Öte yandan gerçekliğin içinde yaşarken sanal gerçekliğin daha doğrusu asıl gerçekliğin kapısını aralayarak macerasını yeniden başlatan Neo, bu süreçte oldukça ünlenen ‘Matrix’ oyununun ve programının dünyasına tekrar dalma tedirginliği yaşarken Trinity ile arasındaki aşk da yeniden yeşeriyor. Böylece ilk filime bolca gönderme yapmayı ihmal etmeyerek bir anlamda nostaljiden puan toplama akılcılığına girişen filmin akışında aksiyona olduğu kadar aşka da ağırlık vereceği gerçeği kendini hissettiriyor. Neo’yu Matrix’in yaratıcısı olarak gösteren yapımda aşkın yanı sıra fedakârlık ve inanç kavramlarıyla dünyayı değiştirme direnişçiliğinin yarattığı tutku da yine mevcut tabii.
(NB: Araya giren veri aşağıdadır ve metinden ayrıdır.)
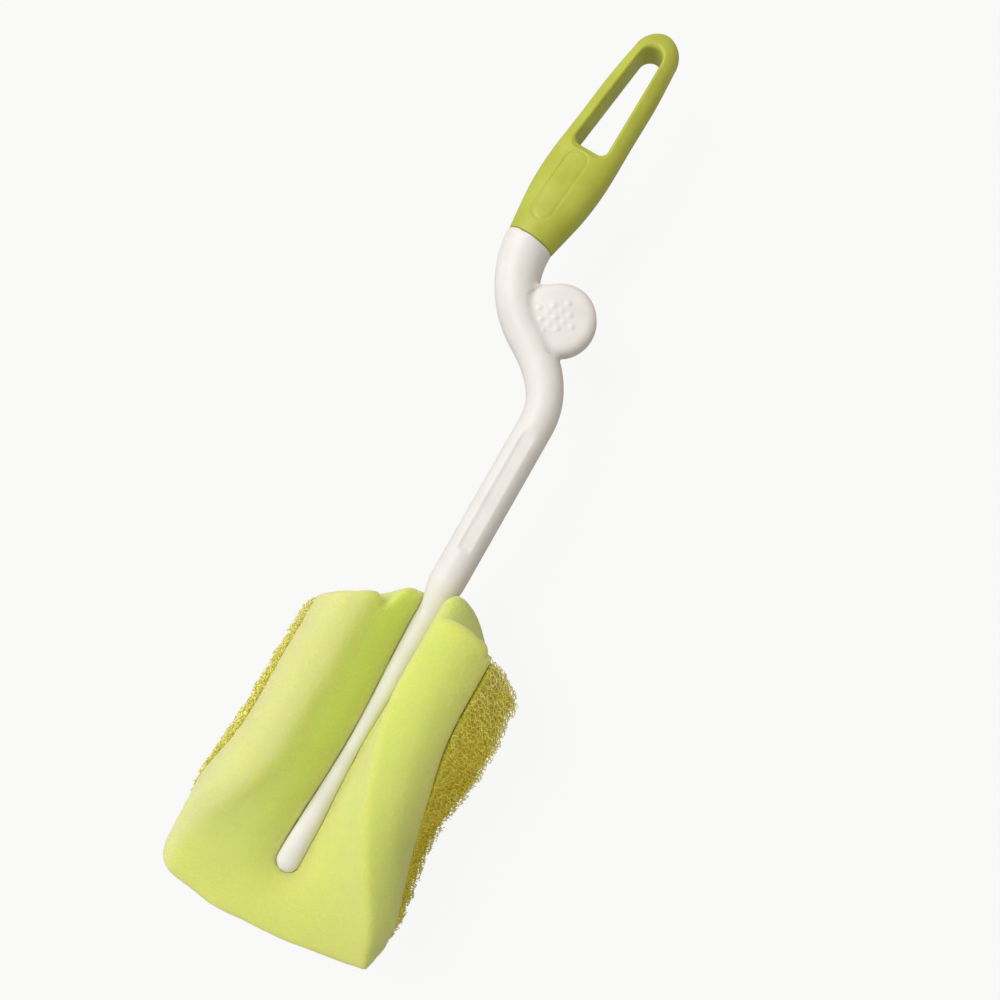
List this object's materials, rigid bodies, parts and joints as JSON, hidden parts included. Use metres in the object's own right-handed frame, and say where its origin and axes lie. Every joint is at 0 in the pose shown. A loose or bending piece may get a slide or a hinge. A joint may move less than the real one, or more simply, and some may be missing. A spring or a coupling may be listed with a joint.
{
  "type": "baby bottle sponge brush",
  "caption": "Bottle brush with a folded two-layer foam head on a cranked plastic stem, a round thumb disc and a swivelling grip with a hanging loop.",
  "frame": {"origin": "on the flat back of the scouring foam, straight below the centre of the front prong's round tip", "axes": "+Y along the shaft towards the grip, +Z from the scouring foam's back towards the thumb disc's face, +X completes them"},
  "size_m": [0.0768, 0.2998, 0.0519],
  "materials": {
    "stem": "satin moulded white polypropylene",
    "grip": "satin moulded lime polypropylene",
    "clamp_prong": "satin moulded white polypropylene",
    "soft_foam": "cut fine-celled soft polyurethane foam",
    "scouring_foam": "coarse open-celled scouring foam"
  },
  "bodies": {
    "brush": {"stem": "stem", "clamp_prong": "clamp_prong", "soft_foam": "soft_foam", "scouring_foam": "scouring_foam"},
    "grip": {"grip": "grip"}
  },
  "joints": [
    {"name": "grip_swivel", "type": "hinge", "parent": "brush", "child": "grip", "pos_m": [-0.0304, 0.199, 0.0287], "axis": [0.0785, 0.9969, 0], "continuous": true}
  ]
}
Matrix’in dirilişinin mesajcı mantığına gelince…


Öncelikle ‘mavi hap-kırmızı hap’ seçkisinden gelişen sorgunun insanlığın geleceği için ne denli önemli olduğu gerçeğini bir kez daha hatırlatıyor bizlere. Daha net ifadeyle kırmızı hap insanlığı dehşet verici bir gerçekliğe mi sürüklüyor yoksa yapay dünyaya kapı açan mavi hapın sunduğu sanrıdan mı kurtarıyor? Kafası karışık Neo bu sorunun cevabını bulabilir mi dersiniz…

İşte bu noktada Neo’nun bize neyin gerçek olduğunu gösterme vaktinin geldiği felsefesiyle yol alan senaryonun söylemi gün yüzüne çıkıyor. ‘Göremiyoruz ama hepimiz tuhaf ve tekrarlanan bir döngünün içindeyiz’ diyerek milyarlarca insanın birer makine gibi hayatlarını farkında olmadan duygusuzca yaşadıkları gerçeğine işaret ediyor. Artık ister aklınızı özgür bırakın, isterseniz sistemde kaybolup gidin. Hangi hapı seçerseniz seçin, seçim sizin diyorum.

Bunun dışında insanların iyi bir algı operasyonuyla istenilen şekilde eğitilebileceğine ve başkalarının arzu ettiği gerçekliklere inanır hale getirilebileceğine dair mesajcılığı layıkıyla yapan filmde başkalarının yarattığı dünyayı hak ettiğine inandırılan kişinin bir parçasının bunun yalan olduğunu bildiği ama düzenini bozmamak için kendisini bu yalandan kurtarmaya çekindiği de vurgulanmış ayrıca... Ki, örnekleri zaten içinde yaşadığımız dünyada mevcut bolca.

 

SONUÇTA;
Görülen rüyanın bir noktada bittiğini… Gerçeğe ulaşmak için inançla savaşmak gerektiğini fısıldayan ‘Matrix Resurrections’, her ne kadar aşka yoğunlaşmış görünse de tıpkı en başta olduğu gibi temelde gerçekliği sorgulayan kendine has bir yapım.

Dolayısıyla eksiğini-gediğini eleştirsek de… Neo’nun dönüşünü gereksiz de bulsak… Sanal kimliklerle gerçek kimliklerin daha çok iç içe geçtiği günümüz teknoloji dünyasından kurgulara yol yapıp makinelere uyarıda bulunan ‘Matrix’in kehanetlerini ve dahi evrenin-dünyamızın aslında büyük bir güç tarafından yönetilen simülasyon olduğu tezini bir kez daha akıllara düşürdüğü gerçeğini inkâr edemeyiz.

Son söz Polonyalı senarist-yönetmen Krzysztof Kieślowski’den gelsin… ‘Sinema hiçbir şeyi değiştirmez; ama insanların birçok şeyi anlamalarını sağlar. Dünyayı değiştirecek olan şey filmler değil, o filmleri izleyen insanlardır’.